For RG-8 or RG-213 coax cable (the 0.405-inch diameter stuff) at SWL
frequencies, loss is about 1 dB per 100 foot or less. 300 feet would be
half an S-unit. Half an S-unit is probably just noticeable.

> [...] And what are the implications


> (other than the trenching) of burying coax cable? Do I need a special
> kind of cable to stand up to that sort of treatment?

There are at least two kinds of damage to look out for: water and rodents.
Water in the coax will increase the signal loss significantly; be sure to
weatherproof the coax connections well.
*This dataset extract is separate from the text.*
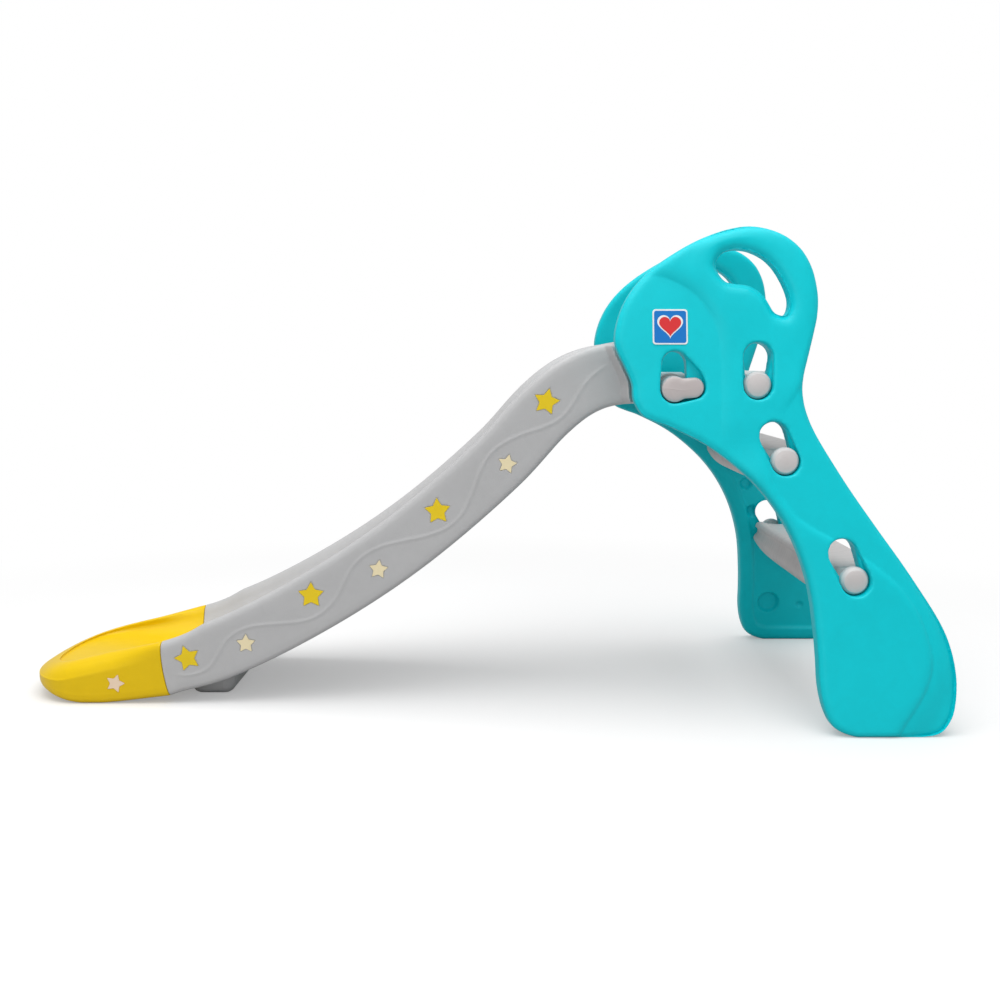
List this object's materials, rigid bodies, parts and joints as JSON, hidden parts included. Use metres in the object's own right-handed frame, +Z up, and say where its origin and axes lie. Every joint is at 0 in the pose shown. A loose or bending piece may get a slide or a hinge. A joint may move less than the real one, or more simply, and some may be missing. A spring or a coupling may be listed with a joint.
{
  "type": "toddler slide",
  "caption": "Folding toddler slide: leaning side panels with handle holes, steps locked in keyholes, and a curved trough chute on a bayonet pivot.",
  "frame": {"origin": "on the floor, under the middle of the slide's length and width", "axes": "+X from the foot of the chute towards the ladder, +Y across the slide, to the side of the left panel, +Z up"},
  "size_m": [1.399, 0.6206, 0.725],
  "materials": {
    "panel_teal": "satin moulded turquoise",
    "label_print": "printed film, blue with a white border and a red heart",
    "tread_grey": "satin moulded light grey, finely ribbed on top",
    "chute_grey": "satin moulded light grey",
    "end_yellow": "satin moulded yellow",
    "screw_steel": "zinc plated",
    "star_yellow": "satin yellow film",
    "star_cream": "satin cream film"
  },
  "bodies": {
    "ladder": {"side_panel_right": "panel_teal", "label_right": "label_print", "side_panel_left": "panel_teal", "label_left": "label_print", "step_upper": "tread_grey", "step_middle": "tread_grey", "step_lower": "tread_grey"},
    "chute": {"chute_upper": "chute_grey", "chute_end": "end_yellow", "chute_screw_1": "screw_steel", "chute_screw_2": "screw_steel", "chute_screw_3": "screw_steel", "chute_screw_4": "screw_steel", "large_star_right_1": "star_yellow", "large_star_right_2": "star_yellow", "large_star_right_3": "star_yellow", "large_star_right_4": "star_yellow", "small_star_right_1": "star_cream", "small_star_right_2": "star_cream", "small_star_right_3": "star_cream", "end_star_right_1": "star_cream", "large_star_left_1": "star_yellow", "large_star_left_2": "star_yellow", "large_star_left_3": "star_yellow", "large_star_left_4": "star_yellow", "small_star_left_1": "star_cream", "small_star_left_2": "star_cream", "small_star_left_3": "star_cream", "end_star_left_1": "star_cream"}
  },
  "joints": [
    {"name": "chute_fold", "type": "hinge", "parent": "ladder", "child": "chute", "pos_m": [0.3035, 0, 0.488], "axis": [0, -1, 0], "range_deg": [0, 84]}
  ]
}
The other problem is rodent damage,
either by chewing into the cable or just by tearing open the outer jacket,
which allows moisture to enter the cable.

You can buy special cable which will self-seal minor punctures in the
jacket. You sometimes see the RG-213 type advertised as "buryable" cable,
but I don't think RG-213 has the self-sealing jacket.

I've heard of people protecting coax by putting it inside a length of
garden-hose before burying it. This sounds to me like an excellent idea.

Myself, I just buried plain old RG-8, with the expectation that I'll dig it
up and replace it in a few years.

Steve Byan internet: st...@hicomb.hi.com
Hitachi Computer Products (America), Inc.